ГогольFest’16: искусство для ленивых 


Текст Елены Мигашко и Анастасии Головненко (укр.)

Фото repor.to

 

Кураторам самого масштабного в Украине фестиваля современного искусства удалось в этом году создать настоящий маленький город, объединенный общим именем ГогольFest/Вавилон. Город – еще и потому, что в пространстве «Арт-завода Платформа», где проводили ГогольFest, как и во всяком настоящем городе с инфраструктурой, есть свои уровни, пласты. Каждому посетителю – свой уровень и свой «микрорайон». Кто-то приходит сюда, чтобы осмыслить укр.суч.арт в стратегиях пост-постмодерна, кто-то – чтобы посетить лекцию на тему современных стратегий пиара, купить футболку от UAmade, а кто-то – чтобы послушать группу «ТІК», закусив все это смачным пивом и охотничьими сосисками.

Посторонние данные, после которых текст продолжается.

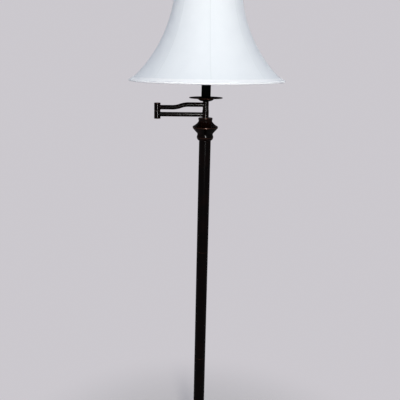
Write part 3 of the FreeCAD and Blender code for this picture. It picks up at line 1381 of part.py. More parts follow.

«На дне», реж. Оскарас Коршуновас «На дне», реж. Оскарас Коршуновас

Театральная программа ГогольFest’16 в буквальном смысле соединила в себе множество языков – как сценических, так и национальных. Британский кукольный театр (The Fetch Theatre), литовский театр Оскараса Коршуноваса (ОКТ), социальный «Театр переселенца» (Наталья Ворожбит, Георг Жено), берлинский театр им. Максима Горького и эклектичные спектакли-наброски Влада Троицкого. Маскультовское разнообразие языков и стратегий отлично подчеркивает статус Вавилона. Города, разжившегося настолько, что тотальное многообразие и многоязычие поглотили его.

Юзас Будрайтис «Последняя лента Крэппа», реж. Оскарас Коршуновас Юзас Будрайтис «Последняя лента Крэппа», реж. Оскарас Коршуновас

«На дне»: экзистенциальное застолье

Визит Оскараса Коршуноваса – возможно, самое ожидаемое событие в рамках «Литовского фокуса». Собственно говоря, его постановки и открывали фестиваль. Вильнюсский театр (Oskaro Koršunovo teatras) привез с собой монодраму «Последняя лента Крэппа» с Юзасом Будрайтисом и культовую постановку «На дне». Пьесу Максима Горького Оскарас Коршуновас поставил вместе с актерами своего театра в 2010 году, с тех пор спектакль побывал на московском фестивале NET, был признан лучшим на фестивале «Контакт» в Польше. После ГогольFestа актеры прямиком отправились на минский ТЕАРТ и львовский форум «Золотой лев».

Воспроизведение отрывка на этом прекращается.